··· Dataset records ···

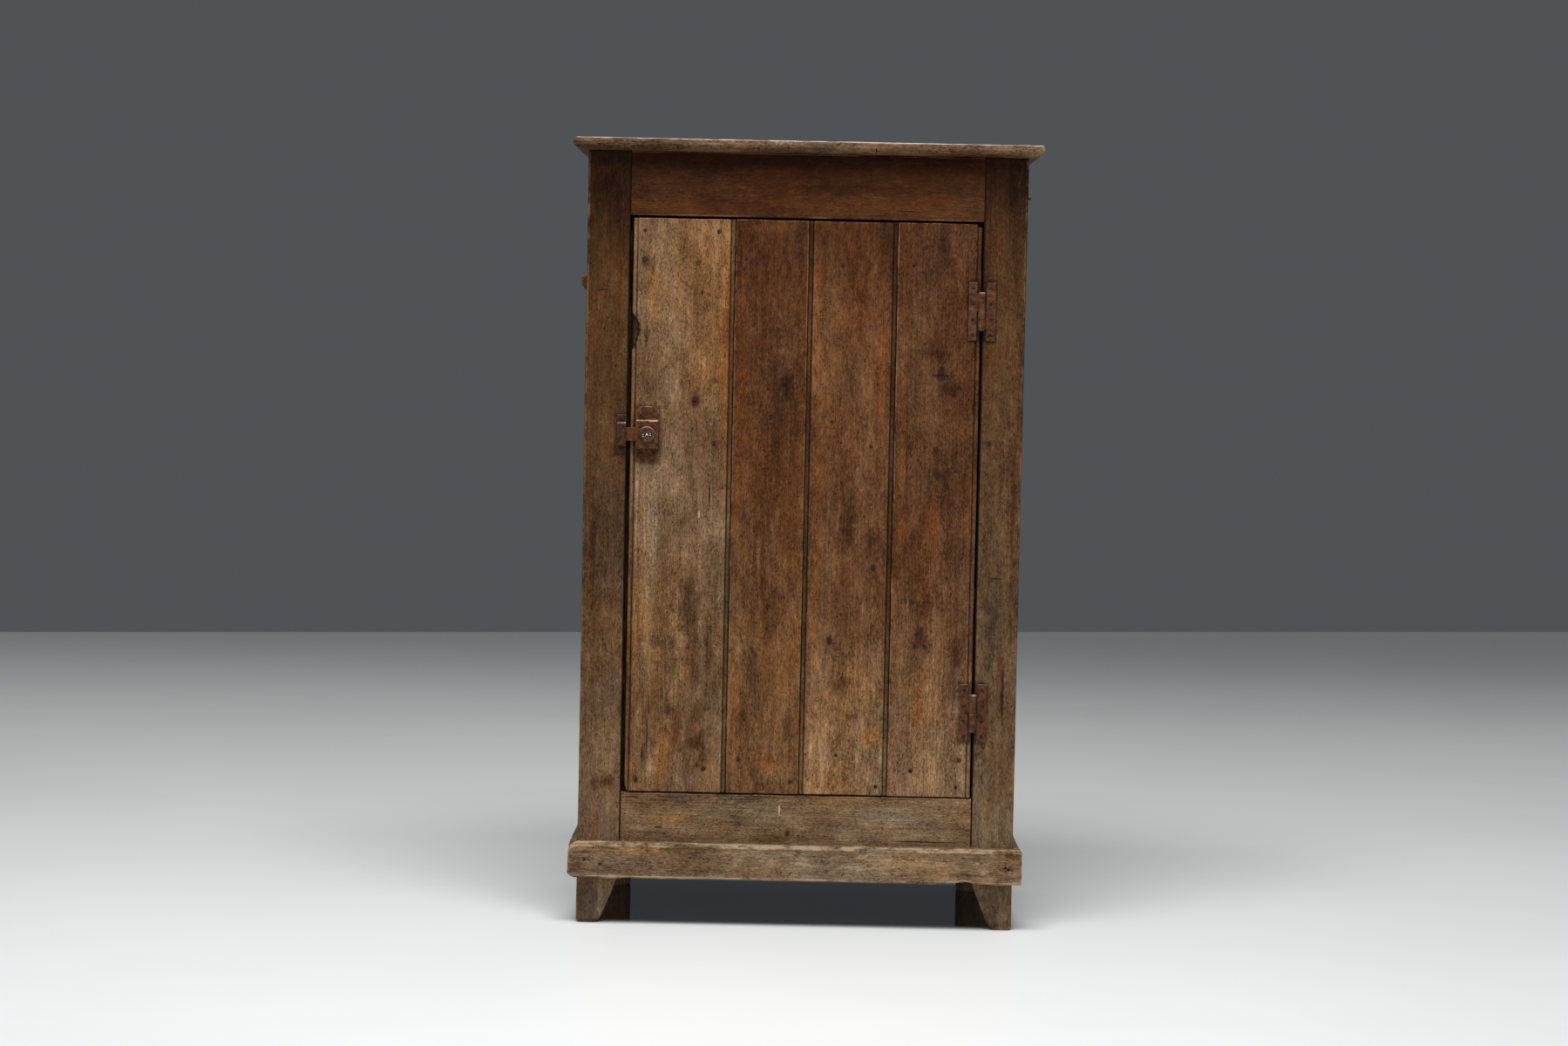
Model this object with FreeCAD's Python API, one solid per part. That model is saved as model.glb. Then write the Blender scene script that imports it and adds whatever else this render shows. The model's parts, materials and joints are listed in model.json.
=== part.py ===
import FreeCAD, Part
import math
import os

Vector = FreeCAD.Vector

# A rustic one-door storage cabinet in old softwood. Four posts run from the floor to the top, and
# their lower ends are the feet. Tenoned rails join them, boards close the sides and the back, and a
# plinth runs round the base. The door is four tongued boards nailed to three ledges. It hangs on two
# lift-off hinges and is held by a rim lock, whose plug drives the bolt with a crank pin.
# Millimetres. X runs to the right of someone facing the door, Y to the back and Z up. The origin is
# on the floor, under the middle of the top.

# Carcase
body_width = 726.0
body_depth = 436.0
carcase_height = 1283.0
post_width = 71.0
post_thickness = 34.0
rail_thickness = 26.0
top_rail_height = 106.0
bottom_rail_height = 128.0
sill_height = 219.0
tenon_length = 45.0
tenon_thickness = 9.0
tenon_shoulder = 12.0
mortise_spare = 1.0

# Feet and plinth
foot_height = 79.0
foot_taper_rise = 85.0
foot_toe_width = 37.0
foot_inner_round = 13.0
foot_outer_round = 6.0
plinth_height = 58.0
plinth_front_thickness = 20.0
plinth_side_thickness = 14.0
plinth_round = 8.0
plinth_end_round = 6.0
plinth_lower_round = 3.0

# Top
top_thickness = 20.0
top_side_overhang = 24.5
top_front_overhang = 25.0
top_arris = 4.0
top_square_edge = 5.0
top_thumb_run = 22.0
top_front_board_share = 0.56

# Side and back boards, and the rails behind them
side_thickness = 18.0
back_thickness = 14.0
side_rebate = 10.0
back_rebate = 10.0
wall_lap = 12.0
rear_rail_thickness = 20.0
rear_top_rail_height = 80.0
side_board_shares = (0.54, 0.46)
back_board_shares = (0.27, 0.22, 0.28, 0.23)

# Shelves, floor and the bearers that carry them
shelf_thickness = 20.0
shelf_front_gap = 10.0
shelf_round = 4.0
shelf_place_shares = (0.335, 0.665)
shelf_front_board_share = 0.52
sill_lip = 12.0
bearer_width = 22.0
bearer_height = 40.0

# Tongued boards, the same for the door, the sides and the back
tongue_length = 7.0
tongue_thickness = 5.0
tongue_side_fit = 0.1
tongue_end_room = 0.6
board_gap = 0.9
bead_radius = 3.6
quirk_width = 1.5

# Door
door_thickness = 20.0
door_latch_gap = 5.5
door_hinge_gap = 3.2
door_top_gap = 4.0
door_bottom_gap = 2.4
door_worn_round = 9.0
door_corner_round = 2.5
door_board_shares = (0.2935, 0.2100, 0.2565, 0.2400)
ledge_height = 80.0
ledge_thickness = 20.0
ledge_chamfer = 4.0
ledge_latch_inset = 26.0
ledge_hinge_inset = 14.0
bottom_ledge_rise = 41.0
middle_ledge_rise = 602.0
top_ledge_drop = 45.0
stop_width = 14.0
stop_gap = 0.5

# The broken edge of the first door board: where a length of its front cheek is missing
chip_top_drop = 157.0
chip_height = 61.0
chip_width = 12.0
chip_depth = 7.0
chip_outline_shares = (
    (0.0, 1.0), (0.42, 0.88), (0.93, 0.66), (1.0, 0.52), (0.74, 0.30), (0.58, 0.10), (0.0, 0.0),
)

# The corner broken off the last door board, at its hinge edge
corner_chip_width = 10.0
corner_chip_height = 6.0
corner_chip_depth = 8.0
corner_chip_outline_shares = ((0.0, 1.0), (0.30, 0.25), (0.70, 0.0), (1.0, 0.12), (1.0, 1.0))

# Hinges
hinge_leaf_height = 96.6
door_leaf_width = 13.4
frame_leaf_width = 15.0
leaf_thickness = 2.0
leaf_neck = 7.8
knuckle_radius = 6.1
knuckle_stand = 0.3
barrel_length = 64.0
barrel_split = 0.4
barrel_chamfer = 2.2
hinge_pin_radius = 3.2
hinge_pin_fit = 0.05
hinge_pin_end_cover = 6.0
lower_hinge_rise = 141.0
upper_hinge_drop = 144.0
leaf_screw_pitch = 25.8
leaf_screw_count = 4

# Lock
lock_rise = 594.0
lock_inset = 9.2
lock_plate_width = 38.0
lock_plate_height = 92.0
lock_plate_chamfer = 8.0
lock_box_side_margin = 1.0
lock_box_height = 47.0
lock_box_depth = 16.0
lock_box_round = 2.4
lock_sheet = 1.5
lock_back_thickness = 1.6
lock_back_fit = 0.2
lock_screw_side_inset = 8.0
lock_screw_end_inset = 15.5
collar_radius = 12.7
collar_height = 2.0
plug_radius = 9.3
plug_fit = 0.05
plug_flange_radius = 13.2
plug_flange_thickness = 2.0
plug_flange_room = 0.3
plug_stand = 1.4
key_slot_length = 13.0
key_slot_width = 1.8
key_depth = 3.4
crank_radius = 11.3
crank_pin_radius = 1.5
crank_turn = 45.0
crank_slack = 0.55

# Bolt and keeper
bolt_height = 22.0
bolt_thickness = 8.0
bolt_fit = 0.15
bolt_end_clearance = 0.4
bolt_lug_wall = 3.0
bolt_lug_thickness = 6.0
bolt_lug_top_wall = 2.4
bolt_nose_round = 1.0
keeper_width = 14.5
keeper_edge_inset = 1.5
keeper_sheet = 2.0
keeper_box_height = 38.7
keeper_flange_height = 12.5
keeper_depth = 13.0
keeper_bend = 3.0

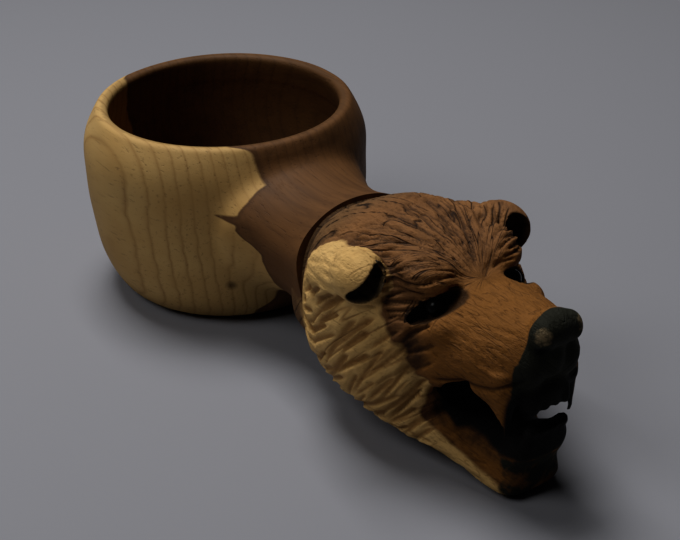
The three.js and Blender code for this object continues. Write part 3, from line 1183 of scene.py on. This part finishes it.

···

■ Do this:
The entries above should be repeated exactly, every one of them.

■ Solution to the exercise:
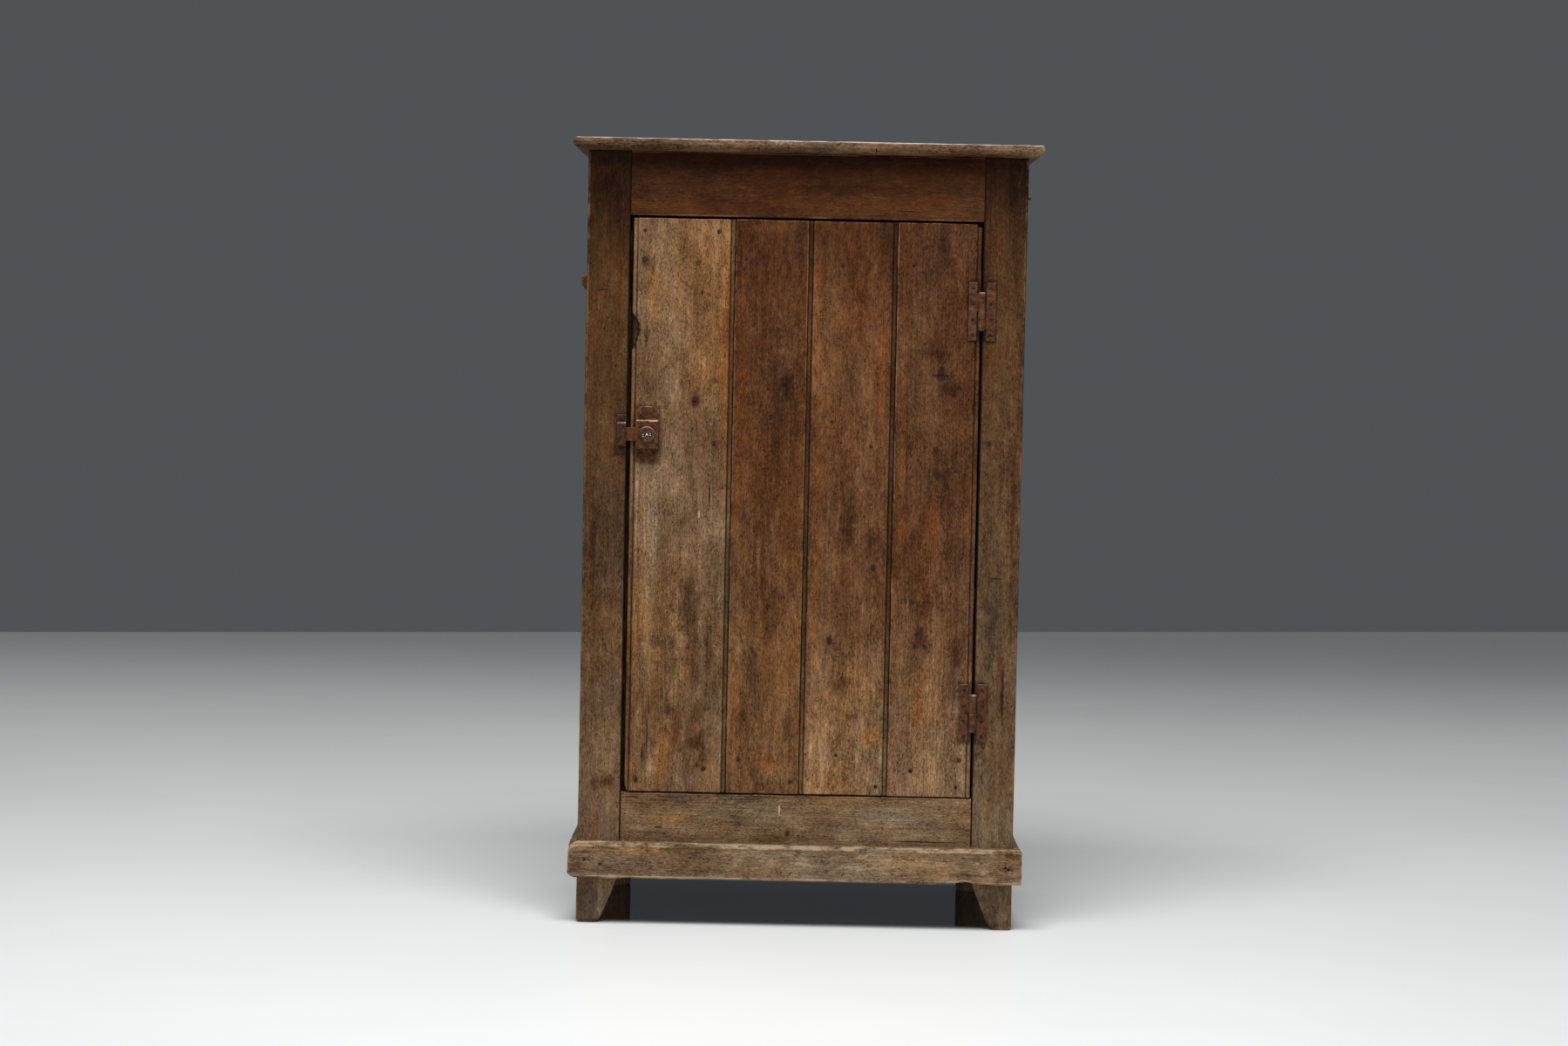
Model this object with FreeCAD's Python API, one solid per part. That model is saved as model.glb. Then write the Blender scene script that imports it and adds whatever else this render shows. The model's parts, materials and joints are listed in model.json.
=== part.py ===
import FreeCAD, Part
import math
import os

Vector = FreeCAD.Vector

# A rustic one-door storage cabinet in old softwood. Four posts run from the floor to the top, and
# their lower ends are the feet. Tenoned rails join them, boards close the sides and the back, and a
# plinth runs round the base. The door is four tongued boards nailed to three ledges. It hangs on two
# lift-off hinges and is held by a rim lock, whose plug drives the bolt with a crank pin.
# Millimetres. X runs to the right of someone facing the door, Y to the back and Z up. The origin is
# on the floor, under the middle of the top.

# Carcase
body_width = 726.0
body_depth = 436.0
carcase_height = 1283.0
post_width = 71.0
post_thickness = 34.0
rail_thickness = 26.0
top_rail_height = 106.0
bottom_rail_height = 128.0
sill_height = 219.0
tenon_length = 45.0
tenon_thickness = 9.0
tenon_shoulder = 12.0
mortise_spare = 1.0

# Feet and plinth
foot_height = 79.0
foot_taper_rise = 85.0
foot_toe_width = 37.0
foot_inner_round = 13.0
foot_outer_round = 6.0
plinth_height = 58.0
plinth_front_thickness = 20.0
plinth_side_thickness = 14.0
plinth_round = 8.0
plinth_end_round = 6.0
plinth_lower_round = 3.0

# Top
top_thickness = 20.0
top_side_overhang = 24.5
top_front_overhang = 25.0
top_arris = 4.0
top_square_edge = 5.0
top_thumb_run = 22.0
top_front_board_share = 0.56

# Side and back boards, and the rails behind them
side_thickness = 18.0
back_thickness = 14.0
side_rebate = 10.0
back_rebate = 10.0
wall_lap = 12.0
rear_rail_thickness = 20.0
rear_top_rail_height = 80.0
side_board_shares = (0.54, 0.46)
back_board_shares = (0.27, 0.22, 0.28, 0.23)

# Shelves, floor and the bearers that carry them
shelf_thickness = 20.0
shelf_front_gap = 10.0
shelf_round = 4.0
shelf_place_shares = (0.335, 0.665)
shelf_front_board_share = 0.52
sill_lip = 12.0
bearer_width = 22.0
bearer_height = 40.0

# Tongued boards, the same for the door, the sides and the back
tongue_length = 7.0
tongue_thickness = 5.0
tongue_side_fit = 0.1
tongue_end_room = 0.6
board_gap = 0.9
bead_radius = 3.6
quirk_width = 1.5

# Door
door_thickness = 20.0
door_latch_gap = 5.5
door_hinge_gap = 3.2
door_top_gap = 4.0
door_bottom_gap = 2.4
door_worn_round = 9.0
door_corner_round = 2.5
door_board_shares = (0.2935, 0.2100, 0.2565, 0.2400)
ledge_height = 80.0
ledge_thickness = 20.0
ledge_chamfer = 4.0
ledge_latch_inset = 26.0
ledge_hinge_inset = 14.0
bottom_ledge_rise = 41.0
middle_ledge_rise = 602.0
top_ledge_drop = 45.0
stop_width = 14.0
stop_gap = 0.5

# The broken edge of the first door board: where a length of its front cheek is missing
chip_top_drop = 157.0
chip_height = 61.0
chip_width = 12.0
chip_depth = 7.0
chip_outline_shares = (
    (0.0, 1.0), (0.42, 0.88), (0.93, 0.66), (1.0, 0.52), (0.74, 0.30), (0.58, 0.10), (0.0, 0.0),
)

# The corner broken off the last door board, at its hinge edge
corner_chip_width = 10.0
corner_chip_height = 6.0
corner_chip_depth = 8.0
corner_chip_outline_shares = ((0.0, 1.0), (0.30, 0.25), (0.70, 0.0), (1.0, 0.12), (1.0, 1.0))

# Hinges
hinge_leaf_height = 96.6
door_leaf_width = 13.4
frame_leaf_width = 15.0
leaf_thickness = 2.0
leaf_neck = 7.8
knuckle_radius = 6.1
knuckle_stand = 0.3
barrel_length = 64.0
barrel_split = 0.4
barrel_chamfer = 2.2
hinge_pin_radius = 3.2
hinge_pin_fit = 0.05
hinge_pin_end_cover = 6.0
lower_hinge_rise = 141.0
upper_hinge_drop = 144.0
leaf_screw_pitch = 25.8
leaf_screw_count = 4

# Lock
lock_rise = 594.0
lock_inset = 9.2
lock_plate_width = 38.0
lock_plate_height = 92.0
lock_plate_chamfer = 8.0
lock_box_side_margin = 1.0
lock_box_height = 47.0
lock_box_depth = 16.0
lock_box_round = 2.4
lock_sheet = 1.5
lock_back_thickness = 1.6
lock_back_fit = 0.2
lock_screw_side_inset = 8.0
lock_screw_end_inset = 15.5
collar_radius = 12.7
collar_height = 2.0
plug_radius = 9.3
plug_fit = 0.05
plug_flange_radius = 13.2
plug_flange_thickness = 2.0
plug_flange_room = 0.3
plug_stand = 1.4
key_slot_length = 13.0
key_slot_width = 1.8
key_depth = 3.4
crank_radius = 11.3
crank_pin_radius = 1.5
crank_turn = 45.0
crank_slack = 0.55

# Bolt and keeper
bolt_height = 22.0
bolt_thickness = 8.0
bolt_fit = 0.15
bolt_end_clearance = 0.4
bolt_lug_wall = 3.0
bolt_lug_thickness = 6.0
bolt_lug_top_wall = 2.4
bolt_nose_round = 1.0
keeper_width = 14.5
keeper_edge_inset = 1.5
keeper_sheet = 2.0
keeper_box_height = 38.7
keeper_flange_height = 12.5
keeper_depth = 13.0
keeper_bend = 3.0

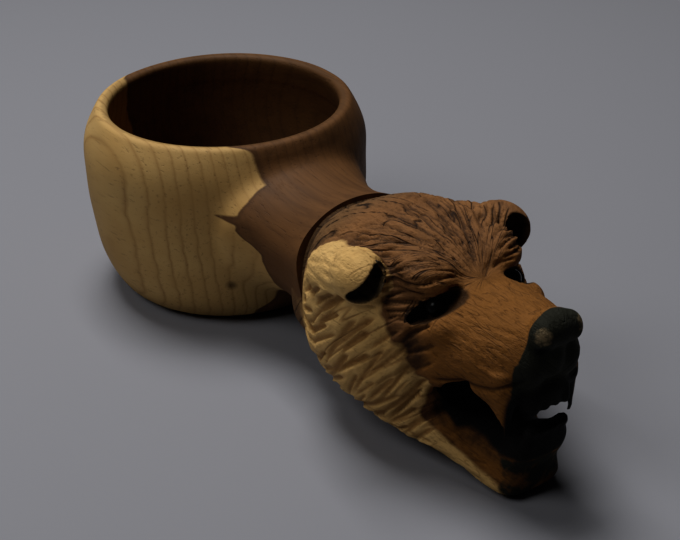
The three.js and Blender code for this object continues. Write part 3, from line 1183 of scene.py on. This part finishes it.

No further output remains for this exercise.